● Task to complete:
Repeat the material in full. Keep every line exactly as it is.

● Given material:
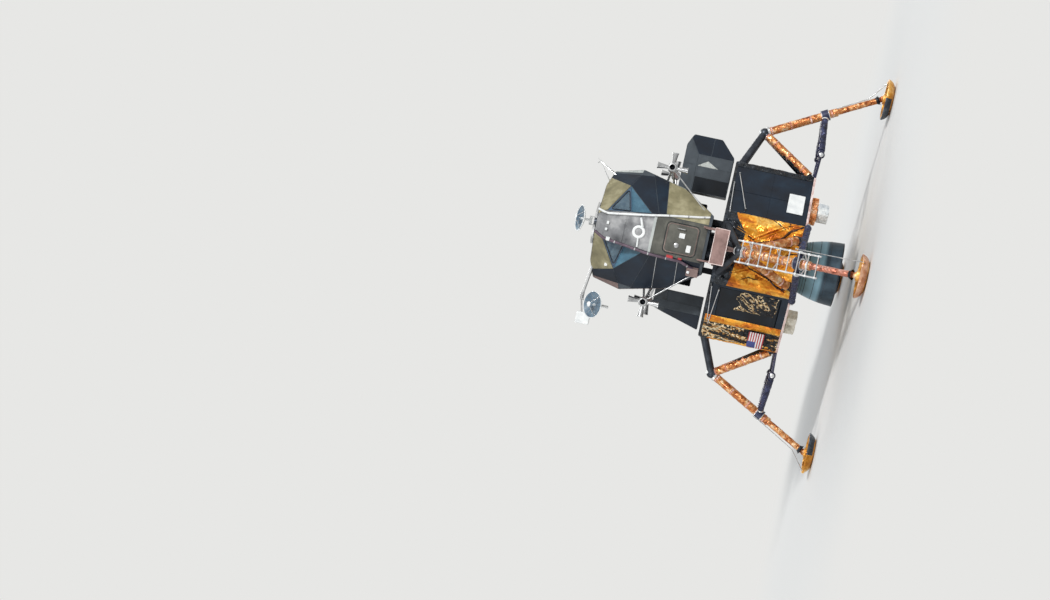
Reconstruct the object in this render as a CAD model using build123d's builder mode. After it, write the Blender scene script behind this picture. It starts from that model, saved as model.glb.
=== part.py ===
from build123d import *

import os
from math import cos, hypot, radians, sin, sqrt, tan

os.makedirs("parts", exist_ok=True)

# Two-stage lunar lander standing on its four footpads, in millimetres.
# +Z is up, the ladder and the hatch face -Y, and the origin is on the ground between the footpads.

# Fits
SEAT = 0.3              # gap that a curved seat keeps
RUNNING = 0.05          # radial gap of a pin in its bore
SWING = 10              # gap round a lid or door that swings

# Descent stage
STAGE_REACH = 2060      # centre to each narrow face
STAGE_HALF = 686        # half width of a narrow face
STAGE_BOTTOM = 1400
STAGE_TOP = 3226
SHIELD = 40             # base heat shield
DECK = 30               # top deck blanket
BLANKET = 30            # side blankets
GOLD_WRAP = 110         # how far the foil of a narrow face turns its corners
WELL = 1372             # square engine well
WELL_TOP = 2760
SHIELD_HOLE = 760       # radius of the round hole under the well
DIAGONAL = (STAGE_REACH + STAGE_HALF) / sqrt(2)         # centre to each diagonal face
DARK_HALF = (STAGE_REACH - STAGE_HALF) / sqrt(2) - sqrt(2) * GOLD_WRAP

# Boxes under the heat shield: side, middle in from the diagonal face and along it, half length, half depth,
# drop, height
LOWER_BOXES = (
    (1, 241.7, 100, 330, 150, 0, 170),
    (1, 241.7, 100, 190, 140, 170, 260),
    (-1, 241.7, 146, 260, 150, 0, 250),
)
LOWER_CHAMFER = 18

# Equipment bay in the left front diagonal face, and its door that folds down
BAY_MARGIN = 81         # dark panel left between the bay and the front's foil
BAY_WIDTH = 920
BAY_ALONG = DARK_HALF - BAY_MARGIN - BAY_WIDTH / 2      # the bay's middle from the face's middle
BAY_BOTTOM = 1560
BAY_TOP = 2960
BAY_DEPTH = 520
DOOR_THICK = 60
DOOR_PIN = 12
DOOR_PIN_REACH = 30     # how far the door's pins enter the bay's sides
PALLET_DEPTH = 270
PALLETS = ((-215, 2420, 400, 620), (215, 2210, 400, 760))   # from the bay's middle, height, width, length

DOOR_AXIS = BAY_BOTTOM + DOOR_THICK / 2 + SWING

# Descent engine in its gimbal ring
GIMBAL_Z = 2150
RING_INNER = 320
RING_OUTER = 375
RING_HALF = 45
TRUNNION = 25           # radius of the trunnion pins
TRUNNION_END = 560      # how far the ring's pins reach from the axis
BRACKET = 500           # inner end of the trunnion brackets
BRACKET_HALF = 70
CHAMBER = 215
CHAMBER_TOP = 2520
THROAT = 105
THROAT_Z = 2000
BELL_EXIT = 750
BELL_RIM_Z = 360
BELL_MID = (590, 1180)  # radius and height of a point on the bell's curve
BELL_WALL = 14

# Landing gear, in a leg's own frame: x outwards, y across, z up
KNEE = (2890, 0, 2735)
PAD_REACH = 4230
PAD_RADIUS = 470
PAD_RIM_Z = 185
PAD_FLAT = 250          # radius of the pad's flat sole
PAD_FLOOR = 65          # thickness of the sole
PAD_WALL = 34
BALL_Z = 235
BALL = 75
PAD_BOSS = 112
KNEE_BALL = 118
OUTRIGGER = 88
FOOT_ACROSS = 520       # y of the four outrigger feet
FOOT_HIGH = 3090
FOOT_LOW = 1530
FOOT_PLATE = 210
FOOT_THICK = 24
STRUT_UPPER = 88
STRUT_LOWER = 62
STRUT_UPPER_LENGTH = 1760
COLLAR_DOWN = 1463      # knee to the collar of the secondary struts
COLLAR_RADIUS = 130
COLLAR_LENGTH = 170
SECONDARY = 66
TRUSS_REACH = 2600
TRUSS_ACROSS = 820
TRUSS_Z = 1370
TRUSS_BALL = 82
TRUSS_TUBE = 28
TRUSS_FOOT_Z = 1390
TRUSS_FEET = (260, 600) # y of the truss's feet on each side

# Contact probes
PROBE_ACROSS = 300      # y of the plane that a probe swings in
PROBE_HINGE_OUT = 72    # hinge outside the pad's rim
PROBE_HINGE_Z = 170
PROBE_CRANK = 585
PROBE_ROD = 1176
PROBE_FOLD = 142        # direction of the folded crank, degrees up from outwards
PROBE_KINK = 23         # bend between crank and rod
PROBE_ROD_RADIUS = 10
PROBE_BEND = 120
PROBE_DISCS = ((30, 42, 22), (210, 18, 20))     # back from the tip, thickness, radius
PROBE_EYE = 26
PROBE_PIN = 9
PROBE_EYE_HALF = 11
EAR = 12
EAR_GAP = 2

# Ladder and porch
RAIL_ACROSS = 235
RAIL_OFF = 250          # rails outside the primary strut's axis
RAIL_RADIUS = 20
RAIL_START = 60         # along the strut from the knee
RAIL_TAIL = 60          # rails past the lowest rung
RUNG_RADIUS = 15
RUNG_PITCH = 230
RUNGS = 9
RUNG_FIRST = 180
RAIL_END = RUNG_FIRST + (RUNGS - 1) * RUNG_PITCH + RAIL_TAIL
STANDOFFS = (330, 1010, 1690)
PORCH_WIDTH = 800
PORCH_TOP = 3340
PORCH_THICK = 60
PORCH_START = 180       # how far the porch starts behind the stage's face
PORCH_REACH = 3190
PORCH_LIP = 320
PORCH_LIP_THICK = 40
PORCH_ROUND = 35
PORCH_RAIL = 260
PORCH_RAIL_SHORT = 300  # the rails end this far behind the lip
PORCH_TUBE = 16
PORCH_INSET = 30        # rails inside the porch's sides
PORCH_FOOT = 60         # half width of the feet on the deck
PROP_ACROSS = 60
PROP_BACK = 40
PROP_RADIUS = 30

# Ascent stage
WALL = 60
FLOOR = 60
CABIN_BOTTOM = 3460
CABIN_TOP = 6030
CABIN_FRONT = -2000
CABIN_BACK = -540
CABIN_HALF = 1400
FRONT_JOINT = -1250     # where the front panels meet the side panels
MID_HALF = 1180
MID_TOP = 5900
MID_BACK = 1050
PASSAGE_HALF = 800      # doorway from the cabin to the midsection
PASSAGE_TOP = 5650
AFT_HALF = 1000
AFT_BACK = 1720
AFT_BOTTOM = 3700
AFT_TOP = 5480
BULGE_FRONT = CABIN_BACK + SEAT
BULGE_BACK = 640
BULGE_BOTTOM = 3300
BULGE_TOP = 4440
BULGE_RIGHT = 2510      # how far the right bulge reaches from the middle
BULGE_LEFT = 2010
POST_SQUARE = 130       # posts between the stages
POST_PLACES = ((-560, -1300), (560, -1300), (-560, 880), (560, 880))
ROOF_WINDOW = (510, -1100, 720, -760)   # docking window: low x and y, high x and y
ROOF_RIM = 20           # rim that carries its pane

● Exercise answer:
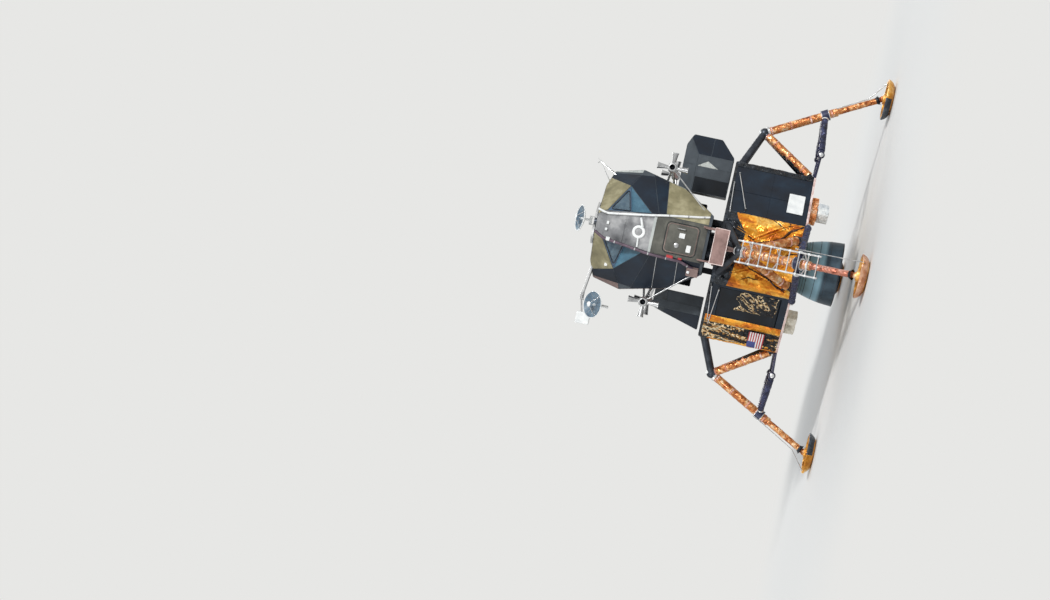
Reconstruct the object in this render as a CAD model using build123d's builder mode. After it, write the Blender scene script behind this picture. It starts from that model, saved as model.glb.
=== part.py ===
from build123d import *

import os
from math import cos, hypot, radians, sin, sqrt, tan

os.makedirs("parts", exist_ok=True)

# Two-stage lunar lander standing on its four footpads, in millimetres.
# +Z is up, the ladder and the hatch face -Y, and the origin is on the ground between the footpads.

# Fits
SEAT = 0.3              # gap that a curved seat keeps
RUNNING = 0.05          # radial gap of a pin in its bore
SWING = 10              # gap round a lid or door that swings

# Descent stage
STAGE_REACH = 2060      # centre to each narrow face
STAGE_HALF = 686        # half width of a narrow face
STAGE_BOTTOM = 1400
STAGE_TOP = 3226
SHIELD = 40             # base heat shield
DECK = 30               # top deck blanket
BLANKET = 30            # side blankets
GOLD_WRAP = 110         # how far the foil of a narrow face turns its corners
WELL = 1372             # square engine well
WELL_TOP = 2760
SHIELD_HOLE = 760       # radius of the round hole under the well
DIAGONAL = (STAGE_REACH + STAGE_HALF) / sqrt(2)         # centre to each diagonal face
DARK_HALF = (STAGE_REACH - STAGE_HALF) / sqrt(2) - sqrt(2) * GOLD_WRAP

# Boxes under the heat shield: side, middle in from the diagonal face and along it, half length, half depth,
# drop, height
LOWER_BOXES = (
    (1, 241.7, 100, 330, 150, 0, 170),
    (1, 241.7, 100, 190, 140, 170, 260),
    (-1, 241.7, 146, 260, 150, 0, 250),
)
LOWER_CHAMFER = 18

# Equipment bay in the left front diagonal face, and its door that folds down
BAY_MARGIN = 81         # dark panel left between the bay and the front's foil
BAY_WIDTH = 920
BAY_ALONG = DARK_HALF - BAY_MARGIN - BAY_WIDTH / 2      # the bay's middle from the face's middle
BAY_BOTTOM = 1560
BAY_TOP = 2960
BAY_DEPTH = 520
DOOR_THICK = 60
DOOR_PIN = 12
DOOR_PIN_REACH = 30     # how far the door's pins enter the bay's sides
PALLET_DEPTH = 270
PALLETS = ((-215, 2420, 400, 620), (215, 2210, 400, 760))   # from the bay's middle, height, width, length

DOOR_AXIS = BAY_BOTTOM + DOOR_THICK / 2 + SWING

# Descent engine in its gimbal ring
GIMBAL_Z = 2150
RING_INNER = 320
RING_OUTER = 375
RING_HALF = 45
TRUNNION = 25           # radius of the trunnion pins
TRUNNION_END = 560      # how far the ring's pins reach from the axis
BRACKET = 500           # inner end of the trunnion brackets
BRACKET_HALF = 70
CHAMBER = 215
CHAMBER_TOP = 2520
THROAT = 105
THROAT_Z = 2000
BELL_EXIT = 750
BELL_RIM_Z = 360
BELL_MID = (590, 1180)  # radius and height of a point on the bell's curve
BELL_WALL = 14

# Landing gear, in a leg's own frame: x outwards, y across, z up
KNEE = (2890, 0, 2735)
PAD_REACH = 4230
PAD_RADIUS = 470
PAD_RIM_Z = 185
PAD_FLAT = 250          # radius of the pad's flat sole
PAD_FLOOR = 65          # thickness of the sole
PAD_WALL = 34
BALL_Z = 235
BALL = 75
PAD_BOSS = 112
KNEE_BALL = 118
OUTRIGGER = 88
FOOT_ACROSS = 520       # y of the four outrigger feet
FOOT_HIGH = 3090
FOOT_LOW = 1530
FOOT_PLATE = 210
FOOT_THICK = 24
STRUT_UPPER = 88
STRUT_LOWER = 62
STRUT_UPPER_LENGTH = 1760
COLLAR_DOWN = 1463      # knee to the collar of the secondary struts
COLLAR_RADIUS = 130
COLLAR_LENGTH = 170
SECONDARY = 66
TRUSS_REACH = 2600
TRUSS_ACROSS = 820
TRUSS_Z = 1370
TRUSS_BALL = 82
TRUSS_TUBE = 28
TRUSS_FOOT_Z = 1390
TRUSS_FEET = (260, 600) # y of the truss's feet on each side

# Contact probes
PROBE_ACROSS = 300      # y of the plane that a probe swings in
PROBE_HINGE_OUT = 72    # hinge outside the pad's rim
PROBE_HINGE_Z = 170
PROBE_CRANK = 585
PROBE_ROD = 1176
PROBE_FOLD = 142        # direction of the folded crank, degrees up from outwards
PROBE_KINK = 23         # bend between crank and rod
PROBE_ROD_RADIUS = 10
PROBE_BEND = 120
PROBE_DISCS = ((30, 42, 22), (210, 18, 20))     # back from the tip, thickness, radius
PROBE_EYE = 26
PROBE_PIN = 9
PROBE_EYE_HALF = 11
EAR = 12
EAR_GAP = 2

# Ladder and porch
RAIL_ACROSS = 235
RAIL_OFF = 250          # rails outside the primary strut's axis
RAIL_RADIUS = 20
RAIL_START = 60         # along the strut from the knee
RAIL_TAIL = 60          # rails past the lowest rung
RUNG_RADIUS = 15
RUNG_PITCH = 230
RUNGS = 9
RUNG_FIRST = 180
RAIL_END = RUNG_FIRST + (RUNGS - 1) * RUNG_PITCH + RAIL_TAIL
STANDOFFS = (330, 1010, 1690)
PORCH_WIDTH = 800
PORCH_TOP = 3340
PORCH_THICK = 60
PORCH_START = 180       # how far the porch starts behind the stage's face
PORCH_REACH = 3190
PORCH_LIP = 320
PORCH_LIP_THICK = 40
PORCH_ROUND = 35
PORCH_RAIL = 260
PORCH_RAIL_SHORT = 300  # the rails end this far behind the lip
PORCH_TUBE = 16
PORCH_INSET = 30        # rails inside the porch's sides
PORCH_FOOT = 60         # half width of the feet on the deck
PROP_ACROSS = 60
PROP_BACK = 40
PROP_RADIUS = 30

# Ascent stage
WALL = 60
FLOOR = 60
CABIN_BOTTOM = 3460
CABIN_TOP = 6030
CABIN_FRONT = -2000
CABIN_BACK = -540
CABIN_HALF = 1400
FRONT_JOINT = -1250     # where the front panels meet the side panels
MID_HALF = 1180
MID_TOP = 5900
MID_BACK = 1050
PASSAGE_HALF = 800      # doorway from the cabin to the midsection
PASSAGE_TOP = 5650
AFT_HALF = 1000
AFT_BACK = 1720
AFT_BOTTOM = 3700
AFT_TOP = 5480
BULGE_FRONT = CABIN_BACK + SEAT
BULGE_BACK = 640
BULGE_BOTTOM = 3300
BULGE_TOP = 4440
BULGE_RIGHT = 2510      # how far the right bulge reaches from the middle
BULGE_LEFT = 2010
POST_SQUARE = 130       # posts between the stages
POST_PLACES = ((-560, -1300), (560, -1300), (-560, 880), (560, 880))
ROOF_WINDOW = (510, -1100, 720, -760)   # docking window: low x and y, high x and y
ROOF_RIM = 20           # rim that carries its pane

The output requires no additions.